I can understand that email, they don't want you to know their factory is by a Chinese river that floods and destroys the town. :P
 
How are your SQ 1.5's holding up? I ordered one a couple months ago with other Fanatec stuff and eta is February.
 
no complaints here either, very solid, no issues. it was a long 6 month wait for me, but worth it, definately dont regret my purchase :)
 
Yeah I love mine, it's been rock solid.
I love H shifting more but it's nice to have the option to switch to SQ.
I had (still have) a TH8 and this is quite a step up. IMO it makes the TH8 feel more toy like, as good as it is the CSS is a bit of a beast!
 
I found that my problem is very reproducible too. If I pull the shift knob right then place in 4th gear, it will read as 6th gear. If I pull the shift knob right then place in 4th gear, it will correctly read 4th gear.

It sounds very much like a loose sensor problem, but I don't think so because the shifter works fine plugged into my GT3 RS wheel.

OK, I thought I better follow up with my solution to my shifting problem. Indeed it was a loose connection between the hall sensor shaft and the shifter lever crank shaft. I was able to fix this very minor amount if "wiggle" by wrapping a small amount of thread sealing ("teflon") tape around the hall sensor shaft and reassembling. It as been working fine since.

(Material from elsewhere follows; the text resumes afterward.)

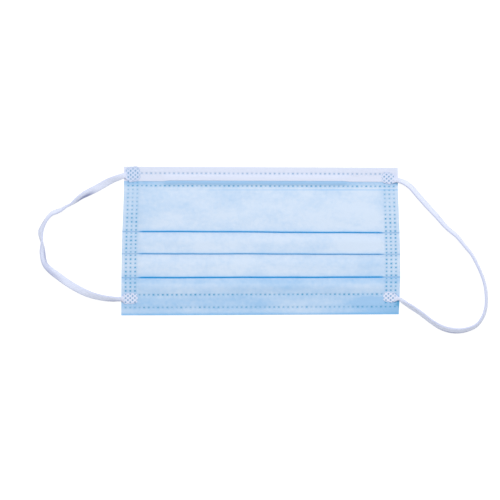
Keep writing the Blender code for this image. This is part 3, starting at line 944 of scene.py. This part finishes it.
def end_pit(at, end):
    """0 to 1: the staggered pits that weld a loop's end to the cloth, in line with the side seam's dots."""
    edge = place(end["side"] * MASK_WIDTH / 2, at.y, 0.0, False).x
    column = (abs(edge - at.x) - DOT_COLUMN_START) / DOT_COLUMN_PITCH
    row = (at.y - end["at"].y) / DOT_ROW_PITCH
    pit = 0.0
    for shift in (0.0, 0.5):
        u = (column + shift + 0.5) % 1.0 - 0.5
        v = (row + shift + 0.5) % 1.0 - 0.5
        distance = math.hypot(u * DOT_COLUMN_PITCH, v * DOT_ROW_PITCH)
        pit = max(pit, 1 - smooth((distance / PIT_RADIUS - PIT_FLOOR) / (1 - PIT_FLOOR)))
    return pit


def band_shade(name, at, across):
    """0 to 1: how dark a loop's band looks at a place, most at one of its edges."""
    total = 0.0
    for x, y, reach, edge, middle, shade in BAND_SHADES[name]:
        away = math.hypot(at.x - x, at.y - y) / reach
        total += shade * (1 - smooth(away)) * smooth(middle + SHADE_SLOPE * edge * across)
    return min(total, 1.0)


def add_ear_loop(name, route, upper, lower, material):
    mesh = bmesh.new()
    mark_names = ("weld", "along", "across", "shade", "clear")
    marks = {mark: mesh.verts.layers.float.new(mark) for mark in mark_names}
    points = along_loop(loop_points(route, upper, lower, BAND_LEAN[name]))
    path = [point["at"].copy() for point in points]
    total = sum((b - a).length for a, b in zip(path, path[1:]))
    ends = [{**LOOP_ENDS[upper], "at": path[0]}, {**LOOP_ENDS[lower], "at": path[-1]}]
    rings = []
    walked = 0.0
    for index, point in enumerate(points):
        ahead = path[min(index + 1, len(path) - 1)]
        behind = path[max(index - 1, 0)]
        if index:
            walked += (path[index] - path[index - 1]).length
        end = ends[0] if walked < total / 2 else ends[1]
        ring = []
        for at, across, height in band_ring(point, (ahead - behind).normalized(), walked):
            pit = 0.0
            if height > UPPER_FACE and point["flat"] > PIT_START:
                pit = end_pit(at, end) * smooth((point["flat"] - PIT_START) / PIT_FADE)
            vertex = mesh.verts.new(at - Vector((0.0, 0.0, PIT_DEPTH * pit)))
            vertex[marks["weld"]] = pit
            vertex[marks["along"]] = walked
            vertex[marks["across"]] = across
            vertex[marks["shade"]] = band_shade(name, at, across)
            vertex[marks["clear"]] = end["clear"] * point["flat"]
            ring.append(vertex)
        rings.append(ring)
    join_rings(mesh, rings)
    return finish_mesh(name, mesh, material), path, total


# Materials

class Nodes:
    """A material's nodes, made and linked in short calls."""

    def __init__(self, name):
        self.material = bpy.data.materials.new(name)
        self.material.use_nodes = True
        self.tree = self.material.node_tree
        self.shader = self.tree.nodes["Principled BSDF"]

    def feed(self, socket, value):
        if isinstance(value, bpy.types.NodeSocket):
            self.tree.links.new(value, socket)
        else:
            socket.default_value = value

    def math(self, operation, *values):
        made = self.tree.nodes.new("ShaderNodeMath")
        made.operation = operation
        for socket, value in zip(made.inputs, values):
            self.feed(socket, value)
        return made.outputs[0]

    def clamped(self, value):
        made = self.tree.nodes.new("ShaderNodeClamp")
        self.feed(made.inputs["Value"], value)
        return made.outputs[0]

    def attribute(self, name):
        made = self.tree.nodes.new("ShaderNodeAttribute")
        made.attribute_name = name
        return made.outputs["Fac"]

    def mix(self, share, first, second):
        made = self.tree.nodes.new("ShaderNodeMix")
        made.data_type = "RGBA"
        for socket, value in zip((made.inputs[0], made.inputs[6], made.inputs[7]), (share, first, second)):
            self.feed(socket, value)
        return made.outputs[2]

    def position(self):
        return self.tree.nodes.new("ShaderNodeTexCoord").outputs["Object"]

    def parts(self, vector):
        made = self.tree.nodes.new("ShaderNodeSeparateXYZ")
        self.feed(made.inputs[0], vector)
        return made.outputs

    def noise(self, scale, detail=3.0, roughness=0.55, vector=None):
        made = self.tree.nodes.new("ShaderNodeTexNoise")
        made.inputs["Scale"].default_value = scale
        made.inputs["Detail"].default_value = detail
        made.inputs["Roughness"].default_value = roughness
        self.feed(made.inputs["Vector"], vector or self.position())
        return made.outputs["Fac"]

    def around_zero(self, value, amount):
        return self.math("MULTIPLY", self.math("SUBTRACT", value, 0.5), amount)

    def stretched(self, scale, turn_degrees):
        made = self.tree.nodes.new("ShaderNodeMapping")
        self.feed(made.inputs["Vector"], self.position())
        made.inputs["Scale"].default_value = scale
        made.inputs["Rotation"].default_value = (0.0, 0.0, math.radians(turn_degrees))
        return made.outputs["Vector"]

    def bump(self, height, distance, strength=1.0, normal=None):
        made = self.tree.nodes.new("ShaderNodeBump")
        made.inputs["Strength"].default_value = strength
        made.inputs["Distance"].default_value = distance
        self.feed(made.inputs["Height"], height)
        if normal is not None:
            self.feed(made.inputs["Normal"], normal)
        return made.outputs["Normal"]


def nonwoven(name, colours, depth_share, crease_y=None):
    """Thermally bonded nonwoven: cloudy, with fine fibres, a staggered grid of bond points and painted shade.
    """
    n = Nodes(name)
    cloud = n.noise(1.0, 3.0, 0.55, n.stretched(CLOUD_SCALES, CLOUD_TURN))
    fine_cloud = n.noise(FINE_CLOUD_SCALE, 3.0, 0.5)
    clouding = n.math("ADD", n.around_zero(cloud, 1.0), n.around_zero(fine_cloud, FINE_CLOUD_SHARE))
    depth = n.math("MULTIPLY", n.attribute("deep"), depth_share)
    tone = n.mix(n.clamped(n.math("ADD", depth, clouding)), colours["light"], colours["deep"])
    # Painted shade along the folds, with the faint third line below the top hem added in the same colour
    crease = n.attribute("crease")
    if crease_y is not None:
        x, y, _ = n.parts(n.position())
        away = n.math("DIVIDE", n.math("ABSOLUTE", n.math("SUBTRACT", y, crease_y)), THIRD_CREASE_REACH)
        line = n.clamped(n.math("SUBTRACT", 1.0, away))
        rise = n.math("MULTIPLY", x, CREASE_RISE)
        strength = n.clamped(n.math("ADD", rise, n.math("MULTIPLY", cloud, CREASE_CLOUD)))
        line = n.math("MULTIPLY", n.math("MULTIPLY", line, strength), THIRD_CREASE_LINE)
        crease = n.math("ADD", crease, line)
    tone = n.mix(n.clamped(crease), tone, colours["crease"])
    # The weld mark holds the weld dots and the painted shadow under the elastic's ends
    weld = n.attribute("weld")
    tone = n.mix(n.math("MULTIPLY", weld, WELD_AND_SHADOW_SHARE), tone, colours["weld"])
    n.feed(n.shader.inputs["Base Color"], tone)
    rough = n.math("SUBTRACT", n.math("ADD", 0.72, n.math("MULTIPLY", fine_cloud, 0.2)),
                   n.math("MULTIPLY", weld, 0.30))
    n.feed(n.shader.inputs["Roughness"], rough)
    n.shader.inputs["Sheen Weight"].default_value = 0.12
    n.shader.inputs["Sheen Roughness"].default_value = 0.5
    n.shader.inputs["IOR"].default_value = 1.46
    fibres = [n.noise(1.0, 2.0, 0.6, n.stretched(row["scales"], row["turn"])) for row in FIBRES]
    turned = n.parts(n.stretched((1.0, 1.0, 1.0), 45.0))
    waves = [n.math("SINE", n.math("MULTIPLY", turned[k], 2 * math.pi / BOND_PITCH)) for k in (0, 1)]
    normal = n.bump(n.math("MULTIPLY", *waves), *BOND_BUMP)
    normal = n.bump(n.math("ADD", *fibres), *FIBRE_BUMP, normal)
    normal = n.bump(cloud, *CLOUD_BUMP, normal)
    n.feed(n.shader.inputs["Normal"], normal)
    return n.material


def knitted_elastic():
    """Soft knitted band: rows of small loops across it, bluish pits where its ends are welded, and painted
    shade.
    """
    n = Nodes("knitted_elastic")
    across = n.attribute("across")
    rows = n.math("SINE", n.math("MULTIPLY", n.attribute("along"), 2 * math.pi / STITCH_PITCH))
    ribs = n.math("COSINE", n.math("MULTIPLY", across, math.pi * 10))
    stitches = n.math("MULTIPLY", rows, ribs)
    cloud = n.noise(ELASTIC_CLOUD_SCALE, 3.0, 0.6)
    tone = n.mix(cloud, ELASTIC["light"], ELASTIC["deep"])
    tone = n.mix(n.attribute("clear"), tone, ELASTIC["clear"])
    # Painted shade along the band's rounded edges
    edge = n.math("POWER", n.math("ABSOLUTE", across), 5.0)
    tone = n.mix(n.math("MULTIPLY", edge, ELASTIC_SHARES["edge"]), tone, ELASTIC["edge"])
    for mark in ("shade", "weld"):
        tone = n.mix(n.math("MULTIPLY", n.attribute(mark), ELASTIC_SHARES[mark]), tone, ELASTIC[mark])
    n.feed(n.shader.inputs["Base Color"], tone)
    n.feed(n.shader.inputs["Roughness"], n.math("ADD", 0.78, n.math("MULTIPLY", cloud, 0.15)))
    n.shader.inputs["Sheen Weight"].default_value = 0.25
    n.shader.inputs["Sheen Roughness"].default_value = 0.4
    normal = n.bump(stitches, *STITCH_BUMP)
    normal = n.bump(n.noise(YARN_SCALE, 2.0, 0.6), *YARN_BUMP, normal)
    n.feed(n.shader.inputs["Normal"], normal)
    return n.material


def coated_wire():
    n = Nodes("coated_wire")
    cloud = n.noise(COATING_CLOUD_SCALE, 2.0, 0.5)
    n.feed(n.shader.inputs["Base Color"], n.mix(cloud, COATING["light"], COATING["deep"]))
    n.feed(n.shader.inputs["Roughness"], n.math("ADD", 0.35, n.math("MULTIPLY", cloud, 0.15)))
    n.feed(n.shader.inputs["Normal"], n.bump(n.noise(COATING_GRAIN_SCALE, 2.0, 0.5), *COATING_BUMP))
    return n.material


def floor_material():
    """A pale table that glows a little from within, so that thin things throw hardly any shadow on it."""
    n = Nodes("pale_floor")
    shade = n.noise(FLOOR_CLOUD_SCALE, 2.0, 0.5)
    n.feed(n.shader.inputs["Base Color"], n.mix(shade, FLOOR["light"], FLOOR["deep"]))
    n.shader.inputs["Roughness"].default_value = 0.9
    n.shader.inputs["Emission Color"].default_value = PLAIN_WHITE
    n.shader.inputs["Emission Strength"].default_value = FLOOR_GLOW
    return n.material


# Studio

def add_camera():
    data = bpy.data.cameras.new("camera")
    data.sensor_width = SENSOR_WIDTH
    data.lens = SENSOR_WIDTH * CAMERA_HEIGHT / PHOTO_WIDTH
    data.clip_start = CLIP_START
    camera = bpy.data.objects.new("camera", data)
    camera.location = (*PHOTO_CENTRE, CAMERA_HEIGHT)
    bpy.context.scene.collection.objects.link(camera)
    bpy.context.scene.camera = camera


def add_area_light(name, location, target, size, power):
    data = bpy.data.lights.new(name, "AREA")
    data.shape = "DISK"
    data.size = size
    data.energy = power
    light = bpy.data.objects.new(name, data)
    light.location = location
    light.rotation_euler = (Vector(target) - Vector(location)).to_track_quat("-Z", "Y").to_euler()
    bpy.context.scene.collection.objects.link(light)


def add_studio():
    world = bpy.data.worlds.new("studio")
    world.use_nodes = True
    world.node_tree.nodes["Background"].inputs["Color"].default_value = PLAIN_WHITE
    world.node_tree.nodes["Background"].inputs["Strength"].default_value = SKY_STRENGTH
    bpy.context.scene.world = world
    bpy.context.scene.view_settings.view_transform = "Standard"
    add_area_light("key", **KEY_LIGHT)
    mesh = bmesh.new()
    bmesh.ops.create_grid(mesh, x_segments=2, y_segments=2, size=FLOOR_REACH)
    floor = finish_mesh("floor", mesh, floor_material())
    floor.location.z = -FLOOR_DROP


def build():
    add_camera()
    elastic = knitted_elastic()
    loops = (
        ("elastic_left", LEFT_ROUTE, "top_left", "bottom_left", "ear_loop_left"),
        ("elastic_right", RIGHT_ROUTE, "top_right", "bottom_right", "ear_loop_right"),
    )
    for name, route, upper, lower, node in loops:
        loop, path, total = add_ear_loop(name, route, upper, lower, elastic)
        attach(loop, "root")
        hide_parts(node, "loop_end_" + upper, "loop_end_" + lower)

    blue = nonwoven("blue_nonwoven", BLUE_CLOTH, 1.0, TOP - THIRD_CREASE_DROP)
    white = nonwoven("white_nonwoven", WHITE_CLOTH, 0.0)
    outer = add_layer("outer_layer", outer_path, "outer", blue)
    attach(outer, "root")
    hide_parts("pleated_panel")
    inner = add_layer("inner_layer", inner_path, "inner", white)
    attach(inner, "root")
    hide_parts("top_hem", "pleated_panel")
    wire = add_nose_wire(coated_wire())
    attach(wire, "root")
    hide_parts("nose_wire")
    add_studio()


build()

It does require you to pull apart the shifter which requires some patience, but for me it was a much better idea than sending it back to Fanatec.
 
For all those who have the CSS SQ and suffer the problem of the missing third and fourth gear when downshifting.
I found the solution.
You need to open the shifter and obviously doing so you invalidate your warranty, but, believe me, the solution is very, very simple and definitive. You have to remove the small axial play between the little shaft of the hall sensor and its slot in the left/right rotation shaft of the shifter lever.
I assure you that it is more easier to do than to describe. Personally, I added a thin strip of aluminium adhesive tape in the straight part of the slot. But the solution might also be different.
With shifter open you can also add a rubber band to increase the resistance to the left/right movement of the lever and make it more "real".
I hope it was useful.

Sorry to bring this back, but I I've recently bought the Clubsport Shifter V1.5 and it ocasionally goes to the wrong gear, usually it goes to the reverse one. Has anyone tried this solution? It will be a long time for me to wait Fanatec to replace it.